### Task to complete
Both the line containing "post to post." and the line containing "for node in" are to be reproduced exactly, along with every line between them, and nothing more.

### Material shown
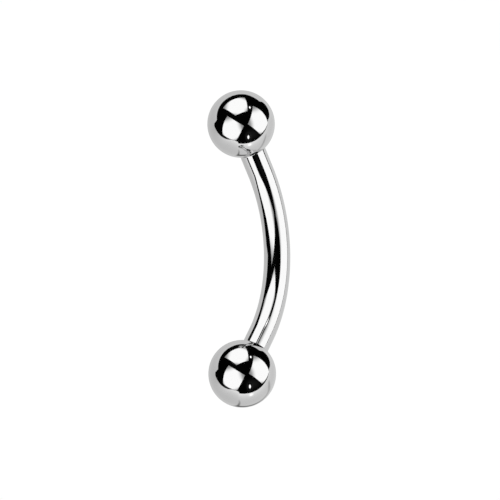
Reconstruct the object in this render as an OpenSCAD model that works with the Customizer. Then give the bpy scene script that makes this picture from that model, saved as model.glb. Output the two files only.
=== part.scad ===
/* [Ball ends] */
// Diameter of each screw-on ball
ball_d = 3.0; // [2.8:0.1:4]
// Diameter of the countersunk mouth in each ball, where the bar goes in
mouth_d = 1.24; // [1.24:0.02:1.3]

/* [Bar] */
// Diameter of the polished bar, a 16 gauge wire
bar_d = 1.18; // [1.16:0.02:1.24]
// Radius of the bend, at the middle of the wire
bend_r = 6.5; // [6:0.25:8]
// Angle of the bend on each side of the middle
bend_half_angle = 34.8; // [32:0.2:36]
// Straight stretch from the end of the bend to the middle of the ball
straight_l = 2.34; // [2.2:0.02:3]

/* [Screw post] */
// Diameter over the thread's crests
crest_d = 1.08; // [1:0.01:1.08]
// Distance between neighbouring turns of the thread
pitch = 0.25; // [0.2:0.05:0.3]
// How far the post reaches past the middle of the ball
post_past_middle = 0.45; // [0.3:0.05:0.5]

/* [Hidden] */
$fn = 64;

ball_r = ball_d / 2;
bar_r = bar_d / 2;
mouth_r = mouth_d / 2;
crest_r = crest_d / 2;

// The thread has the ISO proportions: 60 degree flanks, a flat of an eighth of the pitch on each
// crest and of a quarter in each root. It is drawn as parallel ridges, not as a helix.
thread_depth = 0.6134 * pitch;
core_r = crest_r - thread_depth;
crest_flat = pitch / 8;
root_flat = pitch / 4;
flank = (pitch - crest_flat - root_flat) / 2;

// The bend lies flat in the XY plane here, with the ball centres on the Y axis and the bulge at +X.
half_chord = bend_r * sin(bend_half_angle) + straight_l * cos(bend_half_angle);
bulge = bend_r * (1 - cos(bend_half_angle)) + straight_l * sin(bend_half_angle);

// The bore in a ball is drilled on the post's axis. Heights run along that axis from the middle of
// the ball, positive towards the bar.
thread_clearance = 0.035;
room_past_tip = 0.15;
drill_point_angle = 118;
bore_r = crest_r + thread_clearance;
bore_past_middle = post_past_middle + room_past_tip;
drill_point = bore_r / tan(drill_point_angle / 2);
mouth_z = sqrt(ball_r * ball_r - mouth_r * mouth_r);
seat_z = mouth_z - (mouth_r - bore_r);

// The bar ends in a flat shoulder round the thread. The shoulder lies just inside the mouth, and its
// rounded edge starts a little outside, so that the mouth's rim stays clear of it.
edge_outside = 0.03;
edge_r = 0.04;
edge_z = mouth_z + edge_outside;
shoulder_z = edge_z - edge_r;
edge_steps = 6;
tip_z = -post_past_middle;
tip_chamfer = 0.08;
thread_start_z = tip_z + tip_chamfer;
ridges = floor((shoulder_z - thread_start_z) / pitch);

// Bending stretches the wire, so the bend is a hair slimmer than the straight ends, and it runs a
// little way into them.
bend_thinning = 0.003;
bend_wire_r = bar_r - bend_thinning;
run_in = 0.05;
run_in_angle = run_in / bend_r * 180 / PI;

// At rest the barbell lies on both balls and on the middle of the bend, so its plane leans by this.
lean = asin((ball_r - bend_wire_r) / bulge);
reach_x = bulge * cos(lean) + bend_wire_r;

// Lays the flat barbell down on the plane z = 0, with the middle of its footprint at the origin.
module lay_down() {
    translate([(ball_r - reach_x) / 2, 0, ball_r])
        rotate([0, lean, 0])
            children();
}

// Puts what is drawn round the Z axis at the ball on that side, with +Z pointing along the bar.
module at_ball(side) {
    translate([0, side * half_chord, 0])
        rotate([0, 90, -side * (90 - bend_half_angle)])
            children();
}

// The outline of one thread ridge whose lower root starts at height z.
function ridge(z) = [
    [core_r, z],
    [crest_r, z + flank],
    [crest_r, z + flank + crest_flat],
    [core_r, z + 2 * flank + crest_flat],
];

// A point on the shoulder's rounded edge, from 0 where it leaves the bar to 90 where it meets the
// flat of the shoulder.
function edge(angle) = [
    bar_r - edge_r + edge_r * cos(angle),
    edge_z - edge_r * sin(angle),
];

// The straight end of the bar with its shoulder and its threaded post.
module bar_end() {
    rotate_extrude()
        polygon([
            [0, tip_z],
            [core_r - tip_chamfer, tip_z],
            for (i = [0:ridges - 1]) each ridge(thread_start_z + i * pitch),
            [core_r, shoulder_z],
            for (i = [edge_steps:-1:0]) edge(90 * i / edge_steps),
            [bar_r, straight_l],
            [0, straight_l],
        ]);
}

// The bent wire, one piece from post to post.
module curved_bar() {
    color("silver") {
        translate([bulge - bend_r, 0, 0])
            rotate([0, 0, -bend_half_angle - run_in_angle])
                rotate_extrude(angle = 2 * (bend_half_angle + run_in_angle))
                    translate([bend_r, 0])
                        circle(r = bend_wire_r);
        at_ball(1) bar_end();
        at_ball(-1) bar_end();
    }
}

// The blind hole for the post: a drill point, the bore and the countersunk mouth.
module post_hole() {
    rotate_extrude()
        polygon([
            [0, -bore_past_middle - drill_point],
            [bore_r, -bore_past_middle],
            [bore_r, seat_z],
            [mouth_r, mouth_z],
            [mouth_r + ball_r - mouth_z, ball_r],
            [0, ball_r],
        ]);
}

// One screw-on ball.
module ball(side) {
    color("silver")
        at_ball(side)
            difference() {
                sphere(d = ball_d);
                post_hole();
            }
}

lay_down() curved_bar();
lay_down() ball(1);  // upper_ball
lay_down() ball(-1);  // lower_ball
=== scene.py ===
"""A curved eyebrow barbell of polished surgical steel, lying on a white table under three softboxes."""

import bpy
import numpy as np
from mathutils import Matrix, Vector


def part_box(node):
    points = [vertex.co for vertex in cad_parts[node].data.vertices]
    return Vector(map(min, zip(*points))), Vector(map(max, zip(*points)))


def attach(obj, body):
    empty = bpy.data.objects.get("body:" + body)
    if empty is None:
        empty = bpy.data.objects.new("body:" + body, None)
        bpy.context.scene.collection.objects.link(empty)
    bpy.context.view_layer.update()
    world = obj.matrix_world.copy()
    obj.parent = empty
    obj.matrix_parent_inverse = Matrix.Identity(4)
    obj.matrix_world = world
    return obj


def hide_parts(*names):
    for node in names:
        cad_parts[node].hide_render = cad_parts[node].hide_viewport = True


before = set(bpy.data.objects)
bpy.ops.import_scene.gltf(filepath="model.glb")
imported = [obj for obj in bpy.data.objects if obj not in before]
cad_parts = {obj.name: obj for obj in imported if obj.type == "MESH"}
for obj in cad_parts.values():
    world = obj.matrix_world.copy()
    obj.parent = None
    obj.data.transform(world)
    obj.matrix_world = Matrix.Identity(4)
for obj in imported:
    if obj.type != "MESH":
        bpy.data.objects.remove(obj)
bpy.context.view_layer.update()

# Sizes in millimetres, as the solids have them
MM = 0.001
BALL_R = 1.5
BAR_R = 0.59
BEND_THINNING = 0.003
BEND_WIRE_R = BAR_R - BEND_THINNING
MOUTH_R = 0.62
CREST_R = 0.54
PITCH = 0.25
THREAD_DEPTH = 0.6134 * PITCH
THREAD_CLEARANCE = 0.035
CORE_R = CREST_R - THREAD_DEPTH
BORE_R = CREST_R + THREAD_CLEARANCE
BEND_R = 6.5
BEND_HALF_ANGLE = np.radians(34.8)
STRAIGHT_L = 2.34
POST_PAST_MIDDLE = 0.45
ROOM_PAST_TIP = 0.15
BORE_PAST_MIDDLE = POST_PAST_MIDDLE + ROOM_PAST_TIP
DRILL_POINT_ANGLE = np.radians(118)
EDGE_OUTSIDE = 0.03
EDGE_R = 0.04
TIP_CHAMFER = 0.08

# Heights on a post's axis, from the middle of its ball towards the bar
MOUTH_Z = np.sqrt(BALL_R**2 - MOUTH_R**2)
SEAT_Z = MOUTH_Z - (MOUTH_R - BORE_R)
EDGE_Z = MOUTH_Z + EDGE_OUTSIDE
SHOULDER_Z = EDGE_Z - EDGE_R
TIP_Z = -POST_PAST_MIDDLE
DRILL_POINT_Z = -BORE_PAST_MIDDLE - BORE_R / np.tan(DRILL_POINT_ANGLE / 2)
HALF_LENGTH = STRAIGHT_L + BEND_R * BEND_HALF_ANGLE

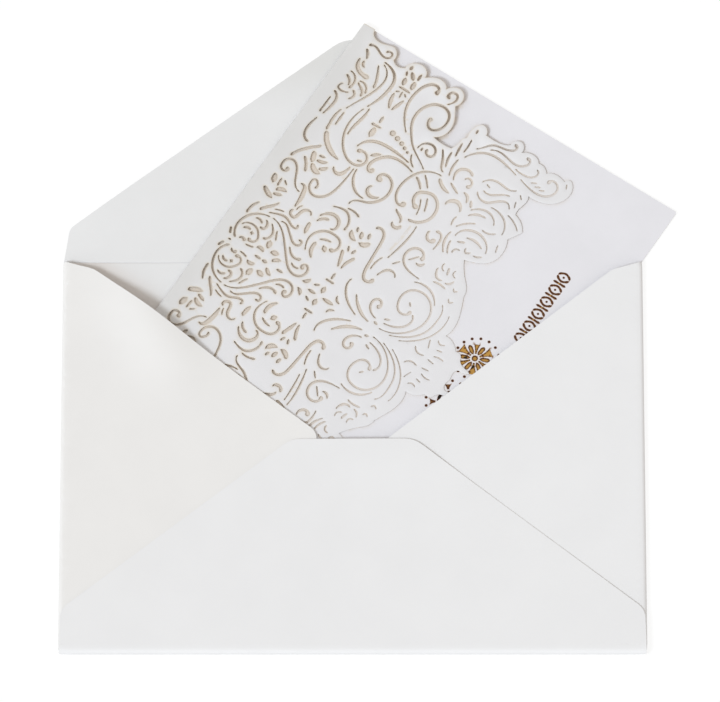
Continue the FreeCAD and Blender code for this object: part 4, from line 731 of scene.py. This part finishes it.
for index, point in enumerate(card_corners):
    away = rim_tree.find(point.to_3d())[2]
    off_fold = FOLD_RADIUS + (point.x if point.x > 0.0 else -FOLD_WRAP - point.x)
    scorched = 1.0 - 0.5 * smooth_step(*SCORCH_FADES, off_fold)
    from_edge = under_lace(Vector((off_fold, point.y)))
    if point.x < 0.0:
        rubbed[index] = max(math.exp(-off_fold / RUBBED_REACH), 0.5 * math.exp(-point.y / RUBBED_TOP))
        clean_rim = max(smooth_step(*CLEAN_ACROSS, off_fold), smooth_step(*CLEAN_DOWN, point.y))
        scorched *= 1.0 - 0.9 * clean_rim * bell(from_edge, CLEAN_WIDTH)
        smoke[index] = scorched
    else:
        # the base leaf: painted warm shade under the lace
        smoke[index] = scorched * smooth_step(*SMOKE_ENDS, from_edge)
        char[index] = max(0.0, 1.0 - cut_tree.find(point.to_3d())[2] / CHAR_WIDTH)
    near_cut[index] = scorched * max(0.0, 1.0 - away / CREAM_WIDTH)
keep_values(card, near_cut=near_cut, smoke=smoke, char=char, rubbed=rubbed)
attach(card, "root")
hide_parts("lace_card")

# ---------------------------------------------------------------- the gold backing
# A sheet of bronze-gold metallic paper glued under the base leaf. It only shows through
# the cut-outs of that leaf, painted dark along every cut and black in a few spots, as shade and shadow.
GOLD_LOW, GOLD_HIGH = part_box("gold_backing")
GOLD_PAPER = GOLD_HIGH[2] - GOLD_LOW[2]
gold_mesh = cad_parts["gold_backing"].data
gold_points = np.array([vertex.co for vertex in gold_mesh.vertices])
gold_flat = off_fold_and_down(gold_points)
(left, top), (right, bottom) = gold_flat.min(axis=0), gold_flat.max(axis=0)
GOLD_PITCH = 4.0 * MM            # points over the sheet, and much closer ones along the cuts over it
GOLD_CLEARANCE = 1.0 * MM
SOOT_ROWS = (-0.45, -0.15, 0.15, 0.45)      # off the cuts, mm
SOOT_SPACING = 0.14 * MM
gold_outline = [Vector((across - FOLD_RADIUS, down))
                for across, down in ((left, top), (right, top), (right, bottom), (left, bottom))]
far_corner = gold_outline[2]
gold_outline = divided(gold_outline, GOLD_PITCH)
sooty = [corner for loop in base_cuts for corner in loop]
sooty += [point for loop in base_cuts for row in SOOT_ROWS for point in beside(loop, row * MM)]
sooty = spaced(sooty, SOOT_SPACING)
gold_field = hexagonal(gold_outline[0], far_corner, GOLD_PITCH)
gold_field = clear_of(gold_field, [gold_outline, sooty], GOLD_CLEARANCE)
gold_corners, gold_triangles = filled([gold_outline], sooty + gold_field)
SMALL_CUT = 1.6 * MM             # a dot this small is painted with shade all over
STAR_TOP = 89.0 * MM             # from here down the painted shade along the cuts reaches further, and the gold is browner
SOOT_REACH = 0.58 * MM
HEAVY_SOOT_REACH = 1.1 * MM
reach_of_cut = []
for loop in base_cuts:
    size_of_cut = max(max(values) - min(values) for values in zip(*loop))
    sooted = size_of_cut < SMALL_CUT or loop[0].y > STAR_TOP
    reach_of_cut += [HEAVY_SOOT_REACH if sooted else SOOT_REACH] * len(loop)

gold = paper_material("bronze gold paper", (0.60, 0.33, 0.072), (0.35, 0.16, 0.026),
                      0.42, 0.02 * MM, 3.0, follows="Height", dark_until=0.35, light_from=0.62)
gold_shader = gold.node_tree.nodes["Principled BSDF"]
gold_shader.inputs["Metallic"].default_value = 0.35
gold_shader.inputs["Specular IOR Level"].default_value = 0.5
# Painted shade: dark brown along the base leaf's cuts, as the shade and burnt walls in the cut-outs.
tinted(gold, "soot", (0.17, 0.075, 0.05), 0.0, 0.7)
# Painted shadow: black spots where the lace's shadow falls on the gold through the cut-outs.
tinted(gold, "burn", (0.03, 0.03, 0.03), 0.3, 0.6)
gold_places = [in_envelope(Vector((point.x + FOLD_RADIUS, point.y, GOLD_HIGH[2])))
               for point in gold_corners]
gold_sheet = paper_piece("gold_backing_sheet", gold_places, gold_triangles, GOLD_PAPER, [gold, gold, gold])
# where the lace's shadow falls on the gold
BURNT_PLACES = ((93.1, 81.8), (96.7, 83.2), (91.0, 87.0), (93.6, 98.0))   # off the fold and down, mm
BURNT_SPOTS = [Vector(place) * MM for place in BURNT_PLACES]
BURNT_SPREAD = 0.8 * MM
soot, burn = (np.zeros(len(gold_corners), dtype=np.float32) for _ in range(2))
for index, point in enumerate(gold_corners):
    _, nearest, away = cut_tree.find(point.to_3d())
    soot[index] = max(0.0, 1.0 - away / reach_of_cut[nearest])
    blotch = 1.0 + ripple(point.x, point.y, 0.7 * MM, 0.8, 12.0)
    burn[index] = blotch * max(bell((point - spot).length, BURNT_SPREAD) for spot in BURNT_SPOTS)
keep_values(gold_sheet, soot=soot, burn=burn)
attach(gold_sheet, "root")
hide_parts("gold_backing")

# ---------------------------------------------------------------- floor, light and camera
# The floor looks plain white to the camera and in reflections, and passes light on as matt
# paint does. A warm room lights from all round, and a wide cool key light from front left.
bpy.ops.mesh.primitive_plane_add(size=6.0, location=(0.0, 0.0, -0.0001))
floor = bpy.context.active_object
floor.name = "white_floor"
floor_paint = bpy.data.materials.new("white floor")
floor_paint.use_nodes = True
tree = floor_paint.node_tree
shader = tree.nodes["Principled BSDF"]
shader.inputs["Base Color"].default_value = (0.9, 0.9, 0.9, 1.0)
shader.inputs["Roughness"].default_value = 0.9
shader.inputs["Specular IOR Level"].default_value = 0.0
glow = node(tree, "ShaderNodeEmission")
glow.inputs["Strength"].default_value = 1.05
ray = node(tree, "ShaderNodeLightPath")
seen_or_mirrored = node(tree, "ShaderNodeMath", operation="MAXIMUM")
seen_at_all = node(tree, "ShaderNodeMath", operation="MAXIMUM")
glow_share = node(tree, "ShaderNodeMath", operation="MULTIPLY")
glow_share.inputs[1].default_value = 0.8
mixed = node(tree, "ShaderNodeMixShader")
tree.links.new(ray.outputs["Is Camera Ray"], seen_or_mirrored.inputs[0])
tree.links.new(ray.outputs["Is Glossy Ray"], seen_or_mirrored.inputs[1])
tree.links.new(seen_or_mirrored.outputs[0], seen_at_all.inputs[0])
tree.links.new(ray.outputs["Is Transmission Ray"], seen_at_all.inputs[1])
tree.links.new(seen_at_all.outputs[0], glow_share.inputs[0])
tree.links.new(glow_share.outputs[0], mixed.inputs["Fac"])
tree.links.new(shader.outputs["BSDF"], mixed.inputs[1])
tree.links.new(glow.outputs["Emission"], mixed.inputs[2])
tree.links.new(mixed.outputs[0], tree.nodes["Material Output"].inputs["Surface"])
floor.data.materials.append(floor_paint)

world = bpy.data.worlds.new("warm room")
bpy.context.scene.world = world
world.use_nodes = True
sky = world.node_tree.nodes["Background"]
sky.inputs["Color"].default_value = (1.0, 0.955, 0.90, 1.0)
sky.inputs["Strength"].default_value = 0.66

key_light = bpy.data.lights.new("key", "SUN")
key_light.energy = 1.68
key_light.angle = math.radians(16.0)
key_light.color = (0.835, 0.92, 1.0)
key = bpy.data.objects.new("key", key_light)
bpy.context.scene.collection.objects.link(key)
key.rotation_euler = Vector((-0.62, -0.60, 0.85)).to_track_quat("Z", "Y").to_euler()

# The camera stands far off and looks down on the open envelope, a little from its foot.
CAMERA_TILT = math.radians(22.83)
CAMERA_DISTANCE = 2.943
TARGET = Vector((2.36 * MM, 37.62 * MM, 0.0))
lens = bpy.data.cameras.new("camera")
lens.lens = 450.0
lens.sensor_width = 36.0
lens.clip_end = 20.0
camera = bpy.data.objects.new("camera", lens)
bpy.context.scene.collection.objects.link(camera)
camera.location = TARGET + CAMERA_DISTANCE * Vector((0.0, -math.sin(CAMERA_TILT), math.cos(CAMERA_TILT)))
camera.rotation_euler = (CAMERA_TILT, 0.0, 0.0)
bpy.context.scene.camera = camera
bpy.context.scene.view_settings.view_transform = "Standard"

### Answer for the task
// The bent wire, one piece from post to post.
module curved_bar() {
    color("silver") {
        translate([bulge - bend_r, 0, 0])
            rotate([0, 0, -bend_half_angle - run_in_angle])
                rotate_extrude(angle = 2 * (bend_half_angle + run_in_angle))
                    translate([bend_r, 0])
                        circle(r = bend_wire_r);
        at_ball(1) bar_end();
        at_ball(-1) bar_end();
    }
}

// The blind hole for the post: a drill point, the bore and the countersunk mouth.
module post_hole() {
    rotate_extrude()
        polygon([
            [0, -bore_past_middle - drill_point],
            [bore_r, -bore_past_middle],
            [bore_r, seat_z],
            [mouth_r, mouth_z],
            [mouth_r + ball_r - mouth_z, ball_r],
            [0, ball_r],
        ]);
}

// One screw-on ball.
module ball(side) {
    color("silver")
        at_ball(side)
            difference() {
                sphere(d = ball_d);
                post_hole();
            }
}

lay_down() curved_bar();
lay_down() ball(1);  // upper_ball
lay_down() ball(-1);  // lower_ball
=== scene.py ===
"""A curved eyebrow barbell of polished surgical steel, lying on a white table under three softboxes."""

import bpy
import numpy as np
from mathutils import Matrix, Vector


def part_box(node):
    points = [vertex.co for vertex in cad_parts[node].data.vertices]
    return Vector(map(min, zip(*points))), Vector(map(max, zip(*points)))


def attach(obj, body):
    empty = bpy.data.objects.get("body:" + body)
    if empty is None:
        empty = bpy.data.objects.new("body:" + body, None)
        bpy.context.scene.collection.objects.link(empty)
    bpy.context.view_layer.update()
    world = obj.matrix_world.copy()
    obj.parent = empty
    obj.matrix_parent_inverse = Matrix.Identity(4)
    obj.matrix_world = world
    return obj


def hide_parts(*names):
    for node in names:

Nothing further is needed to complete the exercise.